Tenemos por delante un gran reto cultural y educativo. “En este sentido, es deseable que, sobre todo las universidades y las escuelas de economía, en sus programas de estudios, de manera no marginal o accesoria, sino fundamental, proporcionen cursos de capacitación que eduquen a entender la economía y las finanzas a la luz de una visión completa del hombre, no limitada a algunas de sus dimensiones, y de una ética que la exprese. Una gran ayuda, en este sentido, la ofrece la Doctrina social de la Iglesia”. (Consideraciones para un discernimiento ético…, n.10).
“Por lo tanto, el bienestar debe evaluarse con criterios mucho más amplios que el producto interno bruto (PIB) de un país, teniendo más bien en cuenta otros parámetros, como la seguridad, la salud, el crecimiento del “capital humano”, la calidad de la vida social y del trabajo.
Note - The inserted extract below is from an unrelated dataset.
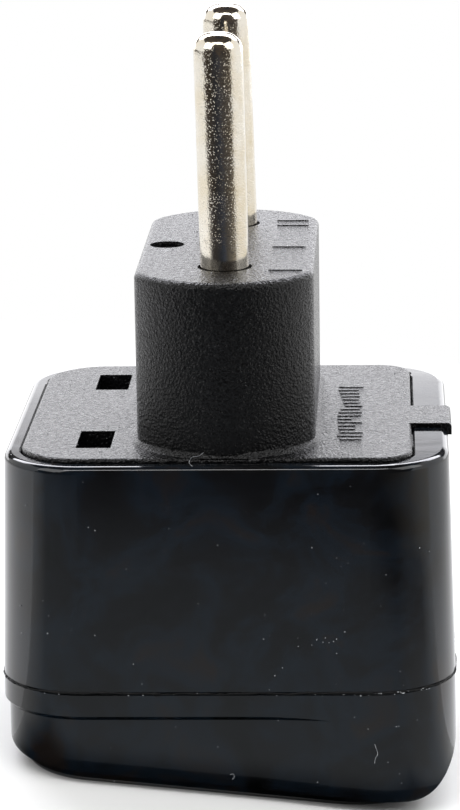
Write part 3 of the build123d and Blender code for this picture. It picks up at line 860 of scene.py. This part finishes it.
def make_floor(colours):
    """Pale round floor under the socket face: a disc of rings whose radius grows by a constant ratio."""
    rows, columns = 15, 96
    radius = (FLOOR_FIRST * FLOOR_GROWTH ** np.arange(rows))[:, None]
    angle = np.linspace(0, TAU, columns, endpoint=False)[None, :]
    x, y = radius * np.cos(angle), radius * np.sin(angle)
    points = np.stack([x, y, floor_height(x) - FLOOR_GAP], -1).reshape(-1, 3)
    points = np.concatenate([points, [(0, 0, floor_height(0) - FLOOR_GAP)]])
    ring = np.arange(columns)
    middle = np.stack([ring, np.roll(ring, -1), np.full(columns, rows * columns)], -1).tolist()
    faces = [face[::-1] for face in grid_faces(rows, columns)] + middle
    material, tree, shader, place = new_material(
        "matt_paper_floor", {"Roughness": 0.9, "Specular IOR Level": 0.0}
    )
    fleck = add(tree, "ShaderNodeTexNoise", {"Scale": 1 / (60 * MM)}, {"Vector": place})
    paper = add(tree, "ShaderNodeValToRGB", links={0: fleck.outputs[0]}, stops=[
        (0.3, linear("#f4f4f3")), (0.7, tuple(colours.floor)),
    ])
    tree.links.new(paper.outputs[0], shader.inputs["Base Color"])
    # far from the object the camera, metal and gloss see plain white
    reach = add(tree, "ShaderNodeVectorMath", links={0: place}, operation="LENGTH")
    fade = add(
        tree, "ShaderNodeMapRange", {"From Min": FLOOR_FADE[0] * MM, "From Max": FLOOR_FADE[1] * MM},
        {"Value": reach.outputs["Value"]},
    )
    share = add(tree, "ShaderNodeMath", links={0: seen_share(tree), 1: fade.outputs[0]}, operation="MULTIPLY")
    glow = add(tree, "ShaderNodeEmission", {"Color": (1, 1, 1, 1), "Strength": 1.0})
    blend = add(
        tree, "ShaderNodeMixShader", links={0: share.outputs[0], 1: shader.outputs[0], 2: glow.outputs[0]}
    )
    tree.links.new(blend.outputs[0], tree.nodes["Material Output"].inputs["Surface"])
    make_mesh("floor", points, faces, material)


def make_flag(name, points, faces, glow):
    """Sheet of painted reflection that only reflections see; its glow is a function that ends in a colour
    socket.
    """
    material, tree, shader, place = new_material(f"{name}_painted_reflection")
    # the emission paints a reflection: the sheet glows though it is no lamp
    light = add(tree, "ShaderNodeEmission", {"Strength": 1.0}, {"Color": glow(tree, place)})
    tree.links.new(light.outputs[0], tree.nodes["Material Output"].inputs["Surface"])
    material.cycles.emission_sampling = "NONE"
    flag = make_mesh(name, points, faces, material)
    flag.visible_camera = False
    flag.visible_diffuse = False
    flag.visible_shadow = False


def table_glow(tree, place):
    """Painted reflection of the table before the object: the body's painted shade, then grey, then dark that
    grows paler to the right.
    """
    reach = add(tree, "ShaderNodeVectorMath", links={0: place}, operation="LENGTH")
    share = add(
        tree, "ShaderNodeMapRange", {"From Min": TONE_REACH[0] * MM, "From Max": TONE_REACH[1] * MM},
        {"Value": reach.outputs["Value"]},
    )
    distance = add(tree, "ShaderNodeValToRGB", links={0: share.outputs[0]}, stops=[
        (0.0, linear("#c3c8cd")), (0.18, linear("#b4b9bd")), (0.41, linear("#989ca1")),
        (0.545, linear("#57565a")), (0.62, linear("#38373a")), (1.0, linear("#2c2a2b")),
    ])
    parts = add(tree, "ShaderNodeSeparateXYZ", links={0: place})
    forward = add(tree, "ShaderNodeMath", {1: -1.0}, {0: parts.outputs[1]}, operation="MULTIPLY")
    angle = add(
        tree, "ShaderNodeMath", links={0: parts.outputs[0], 1: forward.outputs[0]}, operation="ARCTAN2"
    )
    turn = add(
        tree, "ShaderNodeMapRange", {"From Min": FLAG_LEFT, "From Max": FLAG_RIGHT},
        {"Value": angle.outputs[0]},
    )
    # painted white comes in from both sides
    sides = add(tree, "ShaderNodeValToRGB", links={0: turn.outputs[0]}, stops=[
        (0.0, (1, 1, 1, 1)), (0.11, (0, 0, 0, 1)), (0.66, (0, 0, 0, 1)), (0.76, (0.18, 0.18, 0.18, 1)),
        (0.88, (0.24, 0.24, 0.24, 1)), (1.0, (1, 1, 1, 1)),
    ])
    lit = add(
        tree, "ShaderNodeMix", {7: (1, 1, 1, 1)}, {0: sides.outputs[0], 6: distance.outputs[0]},
        data_type="RGBA",
    )
    # the square body's painted shade fades out over the first 10 mm of the table
    across = add(tree, "ShaderNodeMath", links={0: parts.outputs[0]}, operation="ABSOLUTE")
    square = add(
        tree, "ShaderNodeMath", links={0: across.outputs[0], 1: forward.outputs[0]}, operation="MAXIMUM"
    )
    clear = add(
        tree, "ShaderNodeMapRange", {"From Min": SHADE_REACH[0] * MM, "From Max": SHADE_REACH[1] * MM},
        {"Value": square.outputs[0]}, interpolation_type="SMOOTHSTEP",
    )
    open_share = add(
        tree, "ShaderNodeMath", links={0: clear.outputs[0], 1: sides.outputs[0]}, operation="MAXIMUM"
    )
    # painted shade: near the body the glow is mixed down to near black
    near = add(
        tree, "ShaderNodeMix", {6: linear("#0a0a0b")}, {0: open_share.outputs[0], 7: lit.outputs[2]},
        data_type="RGBA",
    )
    # painted reflection that the pins mirror, by angle from left to right
    far = add(tree, "ShaderNodeValToRGB", links={0: turn.outputs[0]}, stops=[
        (0.0, linear("#453c36")), (0.2, linear("#33302e")), (0.37, linear("#2b2f38")),
        (0.47, linear("#3a404c")), (0.56, linear("#4c4946")), (0.69, linear("#6f6a63")),
        (0.8, linear("#9d968b")), (0.9, linear("#d3ccbf")), (1.0, linear("#ece6d8")),
    ])
    step = add(
        tree, "ShaderNodeMapRange", {"From Min": FAR_STEP[0] * MM, "From Max": FAR_STEP[1] * MM},
        {"Value": reach.outputs["Value"]},
    )
    return add(
        tree, "ShaderNodeMix", links={0: step.outputs[0], 6: near.outputs[2], 7: far.outputs[0]},
        data_type="RGBA",
    ).outputs[2]


def room_glow(tree, place):
    """Painted reflection of an unlit room round the table: glowing patches of brown and of blue grey."""
    patch = add(tree, "ShaderNodeTexNoise", {"Scale": 1 / (300 * MM), "Detail": 3.0}, {"Vector": place})
    return add(tree, "ShaderNodeValToRGB", links={0: patch.outputs[0]}, stops=[
        (0.35, linear("#2a2f38")), (0.5, linear("#46403c")), (0.65, linear("#4d4744")),
    ]).outputs[0]


def ramp(angle, edge, width):
    """Nought below an edge and one above it, with a straight rise over a width of angle."""
    return np.clip((angle - edge) / width + 0.5, 0, 1)


def make_flags():
    """Sheets of painted reflection: a sector of dark table before the object and beyond the white at its
    sides, and a dark dome over it.

    The table is a polar grid of radius and angle, whose inner edge steps out at the sides. The dome is a
    grid of angle and elevation, whose lower edge steps up at the sides, and less far behind the object.
    """
    rows, columns = 24, 160
    angle = np.linspace(-FLAG_SIDE, FLAG_SIDE, columns)[None, :]
    inside = ramp(angle, FLAG_LEFT, 0.03) * ramp(-angle, -FLAG_RIGHT, 0.03)
    inner = FLAG_EDGE + (FLAG_NEAR - FLAG_EDGE) * inside
    radius = inner + (FLAG_REACH - inner) * np.linspace(0, 1, rows)[:, None]
    x, y = radius * np.sin(angle), -radius * np.cos(angle)
    i, j = np.meshgrid(np.arange(rows - 1), np.arange(columns - 1), indexing="ij")
    corner = i * columns + j
    quads = np.stack([corner, corner + columns, corner + columns + 1, corner + 1], -1)
    points = np.stack([x, y, floor_height(x) + FLAG_LIFT], -1)
    make_flag("table_flag", points, quads.reshape(-1, 4).tolist(), table_glow)
    rows, columns = 24, 120
    angle = np.linspace(-pi, pi, columns, endpoint=False)[None, :]
    ahead = ramp(-np.abs(angle), -TENT_OPEN, 0.2)
    behind = ramp(np.abs(angle), FLAG_SIDE, 0.06)
    low = TENT_HIGH + (TENT_FRONT_LOW - TENT_HIGH) * ahead + (TENT_LOW - TENT_HIGH) * behind
    rise = low + (TENT_TOP - low) * np.linspace(0, 1, rows)[:, None]
    x = TENT_RADIUS * np.cos(rise) * np.sin(angle)
    y = -TENT_RADIUS * np.cos(rise) * np.cos(angle)
    z = AIM[2] + TENT_RADIUS * np.sin(rise)
    points = np.concatenate([np.stack([x, y, z], -1).reshape(-1, 3), [(0, 0, AIM[2] + TENT_RADIUS)]])
    ring = np.arange(columns) + (rows - 1) * columns
    crown = np.stack([ring, np.roll(ring, -1), np.full(columns, rows * columns)], -1).tolist()
    make_flag("room_flag", points, grid_faces(rows, columns) + crown, room_glow)


def make_world():
    """Even white surroundings: strength 1 where they are seen, less where they light."""
    world = bpy.data.worlds.new("studio")
    world.use_nodes = True
    tree = world.node_tree
    tree.nodes.clear()
    strength = add(
        tree, "ShaderNodeMapRange", {"To Min": LIT_STRENGTH, "To Max": 1.0}, {"Value": seen_share(tree)}
    )
    light = add(tree, "ShaderNodeBackground", {"Color": (1, 1, 1, 1)}, {"Strength": strength.outputs[0]})
    add(tree, "ShaderNodeOutputWorld", links={"Surface": light.outputs[0]})
    bpy.context.scene.world = world


class ADAPTER_OT_stage(bpy.types.Operator):
    """Makes the floor, the lights and the camera"""

    bl_idname = "adapter.stage"
    bl_label = "Set the stage"

    def execute(self, context):
        make_world()
        make_floor(context.scene.adapter_colours)
        make_flags()
        for name, settings in SOFTBOXES.items():
            softbox(name, *settings)
        camera = bpy.data.cameras.new("camera")
        camera.sensor_width = SENSOR
        camera.lens = FOCAL_PIXELS / PHOTO_HEIGHT * SENSOR
        camera.clip_start, camera.clip_end = 0.01, 10.0
        holder = bpy.data.objects.new("camera", camera)
        axes = Matrix(CAMERA_AXES).to_4x4()
        holder.matrix_world = Matrix.Translation(Vector(CAMERA_PLACE) * MM) @ axes
        context.scene.collection.objects.link(holder)
        context.scene.camera = holder
        context.scene.view_settings.view_transform = "Standard"
        return {"FINISHED"}


class ADAPTER_PT_panel(bpy.types.Panel):
    """Lists the adapter's sizes, colours and pieces"""

    bl_idname = "ADAPTER_PT_panel"
    bl_label = "Travel adapter"
    bl_space_type = "VIEW_3D"
    bl_region_type = "UI"
    bl_category = "Adapter"

    def draw(self, context):
        for group in (context.scene.adapter_sizes, context.scene.adapter_colours):
            for name in group.bl_rna.properties.keys():
                if name not in ("rna_type", "name"):
                    self.layout.prop(group, name)
        for operator in OPERATORS:
            self.layout.operator(operator.bl_idname)


OPERATORS = (
    ADAPTER_OT_stage, ADAPTER_OT_finishes, ADAPTER_OT_pins, ADAPTER_OT_strokes, ADAPTER_OT_weld,
    ADAPTER_OT_lint,
)
CLASSES = (AdapterSizes, AdapterColours) + OPERATORS + (ADAPTER_PT_panel,)


def register():
    for entry in CLASSES:
        bpy.utils.register_class(entry)
    bpy.types.Scene.adapter_sizes = PointerProperty(type=AdapterSizes)
    bpy.types.Scene.adapter_colours = PointerProperty(type=AdapterColours)


def unregister():
    del bpy.types.Scene.adapter_colours
    del bpy.types.Scene.adapter_sizes
    for entry in reversed(CLASSES):
        bpy.utils.unregister_class(entry)


def main():
    """Runs the operators in order."""
    register()
    for operator in OPERATORS:
        group, action = operator.bl_idname.split(".")
        getattr(getattr(bpy.ops, group), action)()


if __name__ == "__main__":
    main()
Debe buscarse siempre el beneficio, pero nunca a toda costa, ni como referencia única de la acción económica). (Ibidem, n. 11).
Necesitamos una cultura donde ganancia y solidaridad no sean antagónicas. De hecho, allí donde prevalece el egoísmo y los intereses particulares es difícil para el hombre captar esa circularidad fecunda entre ganancia y don, que el pecado tiende a ofuscar y destruir. Por el contrario, en una perspectiva plenamente humana, se establece un círculo virtuoso entre ganancia y solidaridad, el cual, gracias al obrar libre del hombre, puede expandir todas las potencialidades positivas de los mercados (cf. Ibidem).
“Un recordatorio siempre actual para reconocer la conveniencia humana de la gratuidad proviene de aquella regla formulada por Jesús en el Evangelio llamada regla de oro, que nos invita a hacer a los demás lo que nos gustaría que nos hicieran a nosotros (cf. Mt 7,12; Lc 6,31)” (Ibidem).